### What the task requires
Repeat each line exactly, leaving nothing out.

### Records for processing
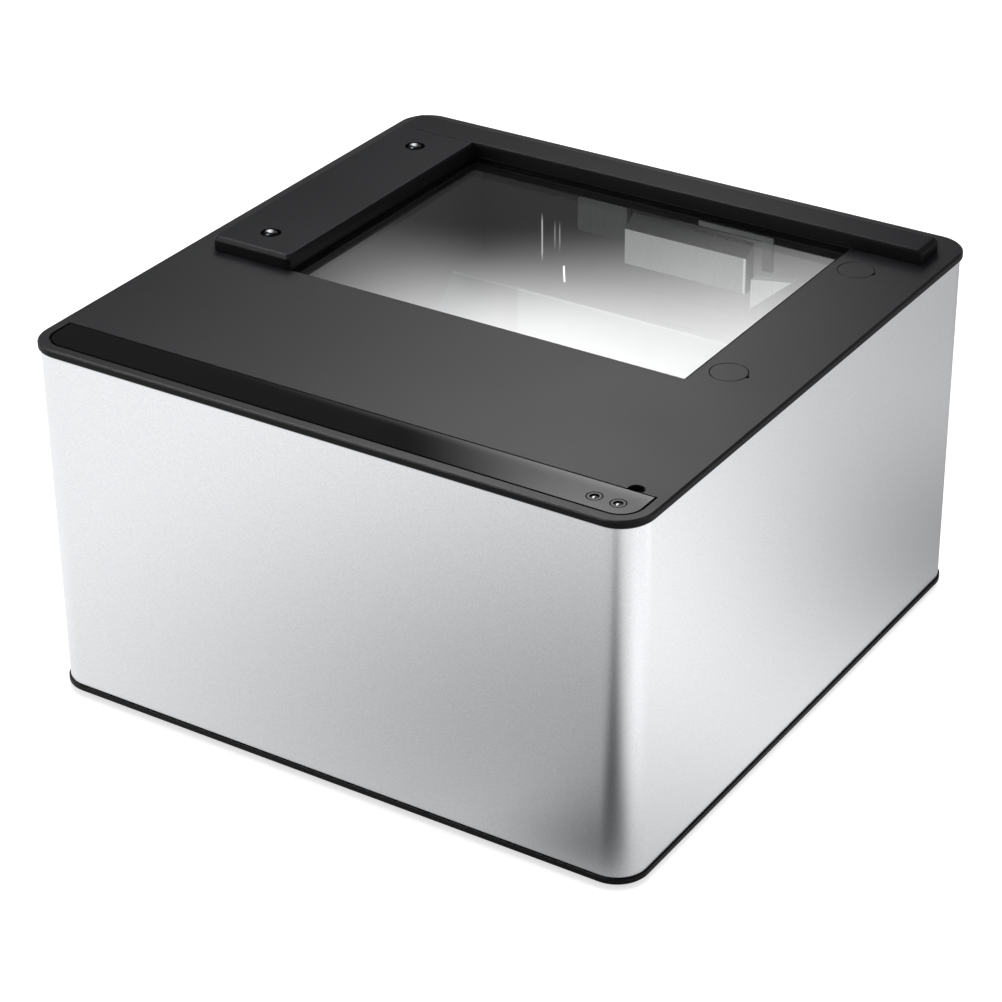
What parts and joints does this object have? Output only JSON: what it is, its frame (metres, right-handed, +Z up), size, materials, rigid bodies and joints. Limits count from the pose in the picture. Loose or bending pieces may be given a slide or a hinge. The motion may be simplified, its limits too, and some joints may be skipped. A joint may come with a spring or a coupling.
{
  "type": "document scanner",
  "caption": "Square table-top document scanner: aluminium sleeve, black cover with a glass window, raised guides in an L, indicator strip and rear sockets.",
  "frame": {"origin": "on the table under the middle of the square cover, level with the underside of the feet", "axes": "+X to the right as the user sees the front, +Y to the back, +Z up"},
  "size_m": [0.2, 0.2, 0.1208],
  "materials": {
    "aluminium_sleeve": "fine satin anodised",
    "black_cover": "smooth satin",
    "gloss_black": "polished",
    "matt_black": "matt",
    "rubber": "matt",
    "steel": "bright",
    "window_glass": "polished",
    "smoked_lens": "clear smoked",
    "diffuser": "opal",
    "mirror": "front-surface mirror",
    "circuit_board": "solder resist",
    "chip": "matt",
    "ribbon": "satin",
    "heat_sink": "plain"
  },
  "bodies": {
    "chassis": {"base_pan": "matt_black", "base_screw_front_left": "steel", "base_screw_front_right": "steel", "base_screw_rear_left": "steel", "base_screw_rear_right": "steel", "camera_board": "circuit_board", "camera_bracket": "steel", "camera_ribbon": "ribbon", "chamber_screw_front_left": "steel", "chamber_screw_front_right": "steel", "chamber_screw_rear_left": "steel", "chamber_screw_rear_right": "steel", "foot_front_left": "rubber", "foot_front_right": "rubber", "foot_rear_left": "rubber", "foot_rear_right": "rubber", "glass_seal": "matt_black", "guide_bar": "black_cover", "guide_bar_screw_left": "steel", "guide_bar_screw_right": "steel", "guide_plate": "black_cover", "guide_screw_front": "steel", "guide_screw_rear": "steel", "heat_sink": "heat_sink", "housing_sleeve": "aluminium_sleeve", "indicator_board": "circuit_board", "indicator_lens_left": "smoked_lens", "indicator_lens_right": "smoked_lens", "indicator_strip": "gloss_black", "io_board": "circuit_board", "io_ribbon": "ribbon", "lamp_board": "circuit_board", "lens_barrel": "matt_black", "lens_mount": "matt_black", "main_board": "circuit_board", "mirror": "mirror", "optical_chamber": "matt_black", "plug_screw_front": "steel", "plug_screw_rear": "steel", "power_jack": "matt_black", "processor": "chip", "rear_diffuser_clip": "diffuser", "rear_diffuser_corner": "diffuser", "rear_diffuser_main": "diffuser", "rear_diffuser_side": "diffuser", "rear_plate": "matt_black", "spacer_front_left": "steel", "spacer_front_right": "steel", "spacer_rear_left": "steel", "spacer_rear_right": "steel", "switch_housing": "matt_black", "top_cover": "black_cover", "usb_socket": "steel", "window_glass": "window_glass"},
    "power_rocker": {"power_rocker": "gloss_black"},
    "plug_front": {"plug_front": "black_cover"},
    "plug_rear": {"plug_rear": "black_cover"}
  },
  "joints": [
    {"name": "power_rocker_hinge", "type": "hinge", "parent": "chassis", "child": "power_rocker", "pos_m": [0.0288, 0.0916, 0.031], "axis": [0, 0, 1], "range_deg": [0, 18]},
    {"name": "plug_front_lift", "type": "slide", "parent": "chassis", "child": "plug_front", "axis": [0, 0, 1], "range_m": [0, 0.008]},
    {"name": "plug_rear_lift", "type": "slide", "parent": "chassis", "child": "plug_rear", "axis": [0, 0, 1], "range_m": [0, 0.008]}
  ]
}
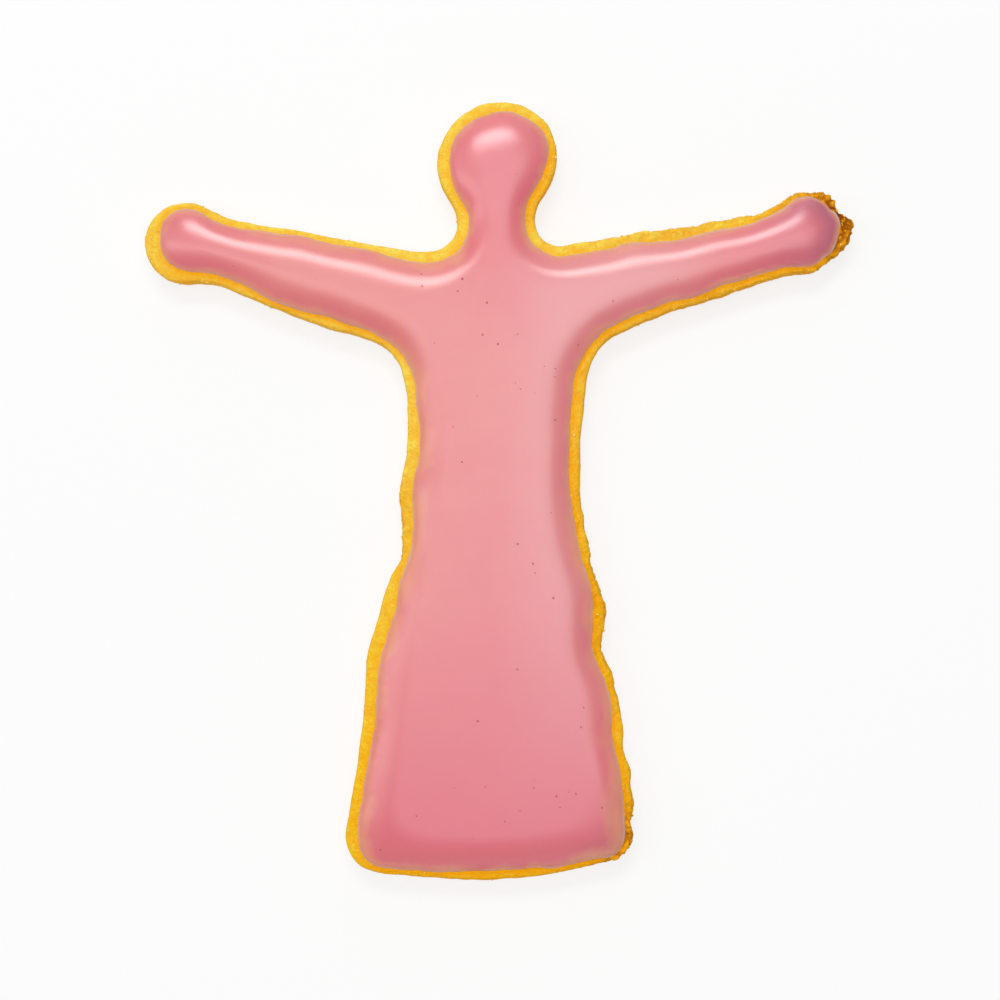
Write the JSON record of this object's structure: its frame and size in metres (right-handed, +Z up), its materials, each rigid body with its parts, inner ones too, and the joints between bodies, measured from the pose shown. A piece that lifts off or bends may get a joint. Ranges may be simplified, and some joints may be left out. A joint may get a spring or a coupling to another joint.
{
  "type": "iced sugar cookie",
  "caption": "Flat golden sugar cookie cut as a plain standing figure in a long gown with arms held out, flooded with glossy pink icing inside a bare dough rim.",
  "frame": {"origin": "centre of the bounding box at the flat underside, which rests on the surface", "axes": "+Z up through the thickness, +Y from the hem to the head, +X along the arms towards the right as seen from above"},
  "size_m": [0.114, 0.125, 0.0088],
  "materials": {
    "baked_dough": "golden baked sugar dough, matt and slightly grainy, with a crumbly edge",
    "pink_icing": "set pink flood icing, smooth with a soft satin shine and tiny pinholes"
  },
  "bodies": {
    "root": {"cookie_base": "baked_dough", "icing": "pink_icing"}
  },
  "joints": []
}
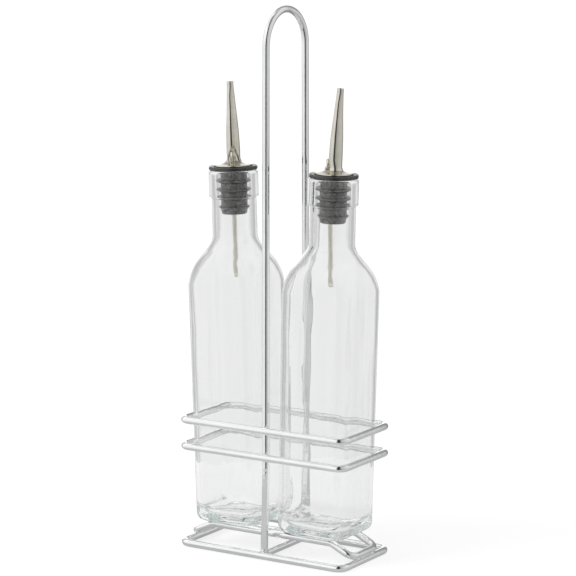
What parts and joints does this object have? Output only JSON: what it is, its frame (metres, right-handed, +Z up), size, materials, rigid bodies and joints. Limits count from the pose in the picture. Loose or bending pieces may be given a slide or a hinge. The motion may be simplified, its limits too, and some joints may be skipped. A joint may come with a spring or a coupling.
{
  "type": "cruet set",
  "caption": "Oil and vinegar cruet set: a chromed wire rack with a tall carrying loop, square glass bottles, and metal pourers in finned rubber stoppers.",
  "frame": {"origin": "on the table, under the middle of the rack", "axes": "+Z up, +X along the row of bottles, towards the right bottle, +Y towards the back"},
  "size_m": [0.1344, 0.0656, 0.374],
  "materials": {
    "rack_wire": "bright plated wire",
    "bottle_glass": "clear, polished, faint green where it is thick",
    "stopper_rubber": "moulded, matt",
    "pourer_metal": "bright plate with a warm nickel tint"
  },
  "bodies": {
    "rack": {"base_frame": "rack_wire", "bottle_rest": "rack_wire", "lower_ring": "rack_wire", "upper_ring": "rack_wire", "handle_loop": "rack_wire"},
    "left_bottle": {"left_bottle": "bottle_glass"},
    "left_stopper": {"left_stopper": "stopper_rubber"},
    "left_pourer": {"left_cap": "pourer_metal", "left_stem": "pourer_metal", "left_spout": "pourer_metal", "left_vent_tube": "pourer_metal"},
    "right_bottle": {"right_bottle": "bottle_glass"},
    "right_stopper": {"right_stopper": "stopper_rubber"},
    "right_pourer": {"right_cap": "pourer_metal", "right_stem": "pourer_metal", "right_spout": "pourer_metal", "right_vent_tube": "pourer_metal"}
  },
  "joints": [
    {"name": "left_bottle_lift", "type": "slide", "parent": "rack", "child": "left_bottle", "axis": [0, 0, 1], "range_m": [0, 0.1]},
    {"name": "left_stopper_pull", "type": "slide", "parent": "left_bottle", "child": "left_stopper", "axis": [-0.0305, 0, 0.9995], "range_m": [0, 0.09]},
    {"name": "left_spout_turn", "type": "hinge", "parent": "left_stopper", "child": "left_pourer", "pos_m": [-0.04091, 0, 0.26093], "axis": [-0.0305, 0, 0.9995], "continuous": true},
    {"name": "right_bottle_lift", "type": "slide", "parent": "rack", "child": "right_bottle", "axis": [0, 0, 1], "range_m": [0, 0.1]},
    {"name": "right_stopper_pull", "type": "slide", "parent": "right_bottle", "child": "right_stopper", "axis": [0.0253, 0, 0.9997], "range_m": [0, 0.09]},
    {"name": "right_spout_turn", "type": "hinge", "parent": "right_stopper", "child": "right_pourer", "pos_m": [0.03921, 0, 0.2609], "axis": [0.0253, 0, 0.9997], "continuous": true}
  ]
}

### Result for this exercise
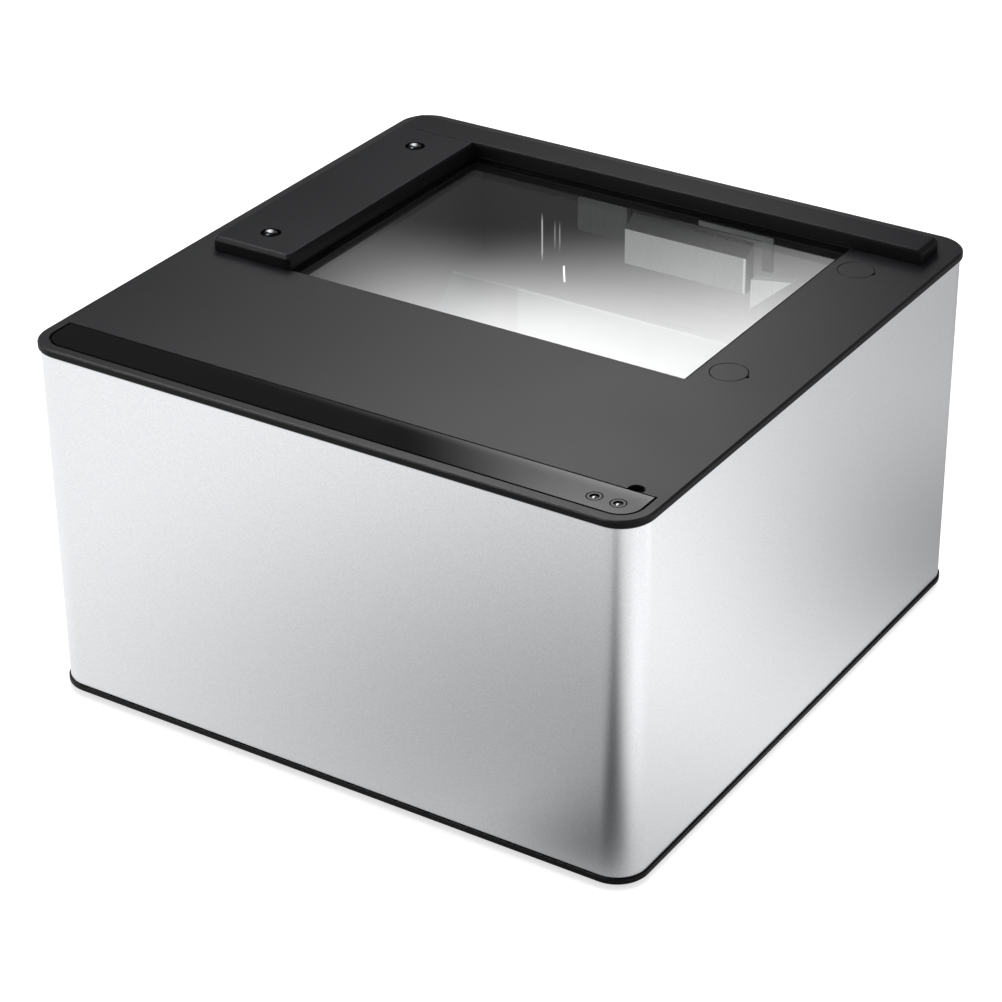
What parts and joints does this object have? Output only JSON: what it is, its frame (metres, right-handed, +Z up), size, materials, rigid bodies and joints. Limits count from the pose in the picture. Loose or bending pieces may be given a slide or a hinge. The motion may be simplified, its limits too, and some joints may be skipped. A joint may come with a spring or a coupling.
{
  "type": "document scanner",
  "caption": "Square table-top document scanner: aluminium sleeve, black cover with a glass window, raised guides in an L, indicator strip and rear sockets.",
  "frame": {"origin": "on the table under the middle of the square cover, level with the underside of the feet", "axes": "+X to the right as the user sees the front, +Y to the back, +Z up"},
  "size_m": [0.2, 0.2, 0.1208],
  "materials": {
    "aluminium_sleeve": "fine satin anodised",
    "black_cover": "smooth satin",
    "gloss_black": "polished",
    "matt_black": "matt",
    "rubber": "matt",
    "steel": "bright",
    "window_glass": "polished",
    "smoked_lens": "clear smoked",
    "diffuser": "opal",
    "mirror": "front-surface mirror",
    "circuit_board": "solder resist",
    "chip": "matt",
    "ribbon": "satin",
    "heat_sink": "plain"
  },
  "bodies": {
    "chassis": {"base_pan": "matt_black", "base_screw_front_left": "steel", "base_screw_front_right": "steel", "base_screw_rear_left": "steel", "base_screw_rear_right": "steel", "camera_board": "circuit_board", "camera_bracket": "steel", "camera_ribbon": "ribbon", "chamber_screw_front_left": "steel", "chamber_screw_front_right": "steel", "chamber_screw_rear_left": "steel", "chamber_screw_rear_right": "steel", "foot_front_left": "rubber", "foot_front_right": "rubber", "foot_rear_left": "rubber", "foot_rear_right": "rubber", "glass_seal": "matt_black", "guide_bar": "black_cover", "guide_bar_screw_left": "steel", "guide_bar_screw_right": "steel", "guide_plate": "black_cover", "guide_screw_front": "steel", "guide_screw_rear": "steel", "heat_sink": "heat_sink", "housing_sleeve": "aluminium_sleeve", "indicator_board": "circuit_board", "indicator_lens_left": "smoked_lens", "indicator_lens_right": "smoked_lens", "indicator_strip": "gloss_black", "io_board": "circuit_board", "io_ribbon": "ribbon", "lamp_board": "circuit_board", "lens_barrel": "matt_black", "lens_mount": "matt_black", "main_board": "circuit_board", "mirror": "mirror", "optical_chamber": "matt_black", "plug_screw_front": "steel", "plug_screw_rear": "steel", "power_jack": "matt_black", "processor": "chip", "rear_diffuser_clip": "diffuser", "rear_diffuser_corner": "diffuser", "rear_diffuser_main": "diffuser", "rear_diffuser_side": "diffuser", "rear_plate": "matt_black", "spacer_front_left": "steel", "spacer_front_right": "steel", "spacer_rear_left": "steel", "spacer_rear_right": "steel", "switch_housing": "matt_black", "top_cover": "black_cover", "usb_socket": "steel", "window_glass": "window_glass"},
    "power_rocker": {"power_rocker": "gloss_black"},
    "plug_front": {"plug_front": "black_cover"},
    "plug_rear": {"plug_rear": "black_cover"}
  },
  "joints": [
    {"name": "power_rocker_hinge", "type": "hinge", "parent": "chassis", "child": "power_rocker", "pos_m": [0.0288, 0.0916, 0.031], "axis": [0, 0, 1], "range_deg": [0, 18]},
    {"name": "plug_front_lift", "type": "slide", "parent": "chassis", "child": "plug_front", "axis": [0, 0, 1], "range_m": [0, 0.008]},
    {"name": "plug_rear_lift", "type": "slide", "parent": "chassis", "child": "plug_rear", "axis": [0, 0, 1], "range_m": [0, 0.008]}
  ]
}
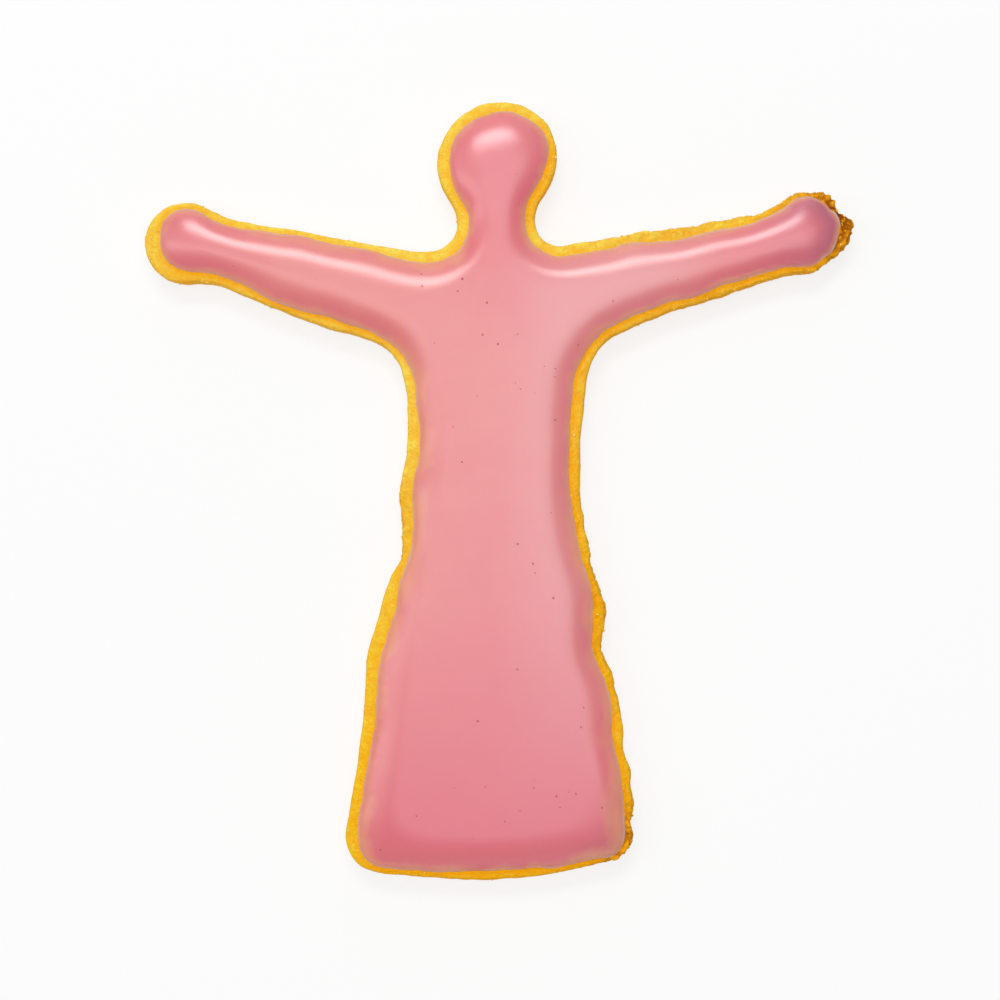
Write the JSON record of this object's structure: its frame and size in metres (right-handed, +Z up), its materials, each rigid body with its parts, inner ones too, and the joints between bodies, measured from the pose shown. A piece that lifts off or bends may get a joint. Ranges may be simplified, and some joints may be left out. A joint may get a spring or a coupling to another joint.
{
  "type": "iced sugar cookie",
  "caption": "Flat golden sugar cookie cut as a plain standing figure in a long gown with arms held out, flooded with glossy pink icing inside a bare dough rim.",
  "frame": {"origin": "centre of the bounding box at the flat underside, which rests on the surface", "axes": "+Z up through the thickness, +Y from the hem to the head, +X along the arms towards the right as seen from above"},
  "size_m": [0.114, 0.125, 0.0088],
  "materials": {
    "baked_dough": "golden baked sugar dough, matt and slightly grainy, with a crumbly edge",
    "pink_icing": "set pink flood icing, smooth with a soft satin shine and tiny pinholes"
  },
  "bodies": {
    "root": {"cookie_base": "baked_dough", "icing": "pink_icing"}
  },
  "joints": []
}
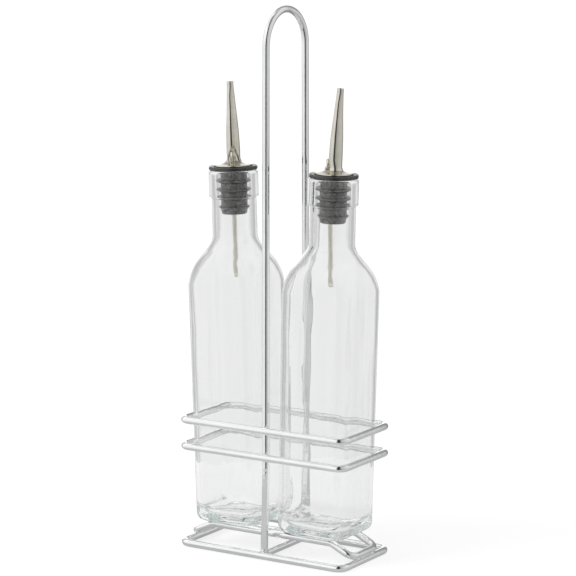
What parts and joints does this object have? Output only JSON: what it is, its frame (metres, right-handed, +Z up), size, materials, rigid bodies and joints. Limits count from the pose in the picture. Loose or bending pieces may be given a slide or a hinge. The motion may be simplified, its limits too, and some joints may be skipped. A joint may come with a spring or a coupling.
{
  "type": "cruet set",
  "caption": "Oil and vinegar cruet set: a chromed wire rack with a tall carrying loop, square glass bottles, and metal pourers in finned rubber stoppers.",
  "frame": {"origin": "on the table, under the middle of the rack", "axes": "+Z up, +X along the row of bottles, towards the right bottle, +Y towards the back"},
  "size_m": [0.1344, 0.0656, 0.374],
  "materials": {
    "rack_wire": "bright plated wire",
    "bottle_glass": "clear, polished, faint green where it is thick",
    "stopper_rubber": "moulded, matt",
    "pourer_metal": "bright plate with a warm nickel tint"
  },
  "bodies": {
    "rack": {"base_frame": "rack_wire", "bottle_rest": "rack_wire", "lower_ring": "rack_wire", "upper_ring": "rack_wire", "handle_loop": "rack_wire"},
    "left_bottle": {"left_bottle": "bottle_glass"},
    "left_stopper": {"left_stopper": "stopper_rubber"},
    "left_pourer": {"left_cap": "pourer_metal", "left_stem": "pourer_metal", "left_spout": "pourer_metal", "left_vent_tube": "pourer_metal"},
    "right_bottle": {"right_bottle": "bottle_glass"},
    "right_stopper": {"right_stopper": "stopper_rubber"},
    "right_pourer": {"right_cap": "pourer_metal", "right_stem": "pourer_metal", "right_spout": "pourer_metal", "right_vent_tube": "pourer_metal"}
  },
  "joints": [
    {"name": "left_bottle_lift", "type": "slide", "parent": "rack", "child": "left_bottle", "axis": [0, 0, 1], "range_m": [0, 0.1]},
    {"name": "left_stopper_pull", "type": "slide", "parent": "left_bottle", "child": "left_stopper", "axis": [-0.0305, 0, 0.9995], "range_m": [0, 0.09]},
    {"name": "left_spout_turn", "type": "hinge", "parent": "left_stopper", "child": "left_pourer", "pos_m": [-0.04091, 0, 0.26093], "axis": [-0.0305, 0, 0.9995], "continuous": true},
    {"name": "right_bottle_lift", "type": "slide", "parent": "rack", "child": "right_bottle", "axis": [0, 0, 1], "range_m": [0, 0.1]},
    {"name": "right_stopper_pull", "type": "slide", "parent": "right_bottle", "child": "right_stopper", "axis": [0.0253, 0, 0.9997], "range_m": [0, 0.09]},
    {"name": "right_spout_turn", "type": "hinge", "parent": "right_stopper", "child": "right_pourer", "pos_m": [0.03921, 0, 0.2609], "axis": [0.0253, 0, 0.9997], "continuous": true}
  ]
}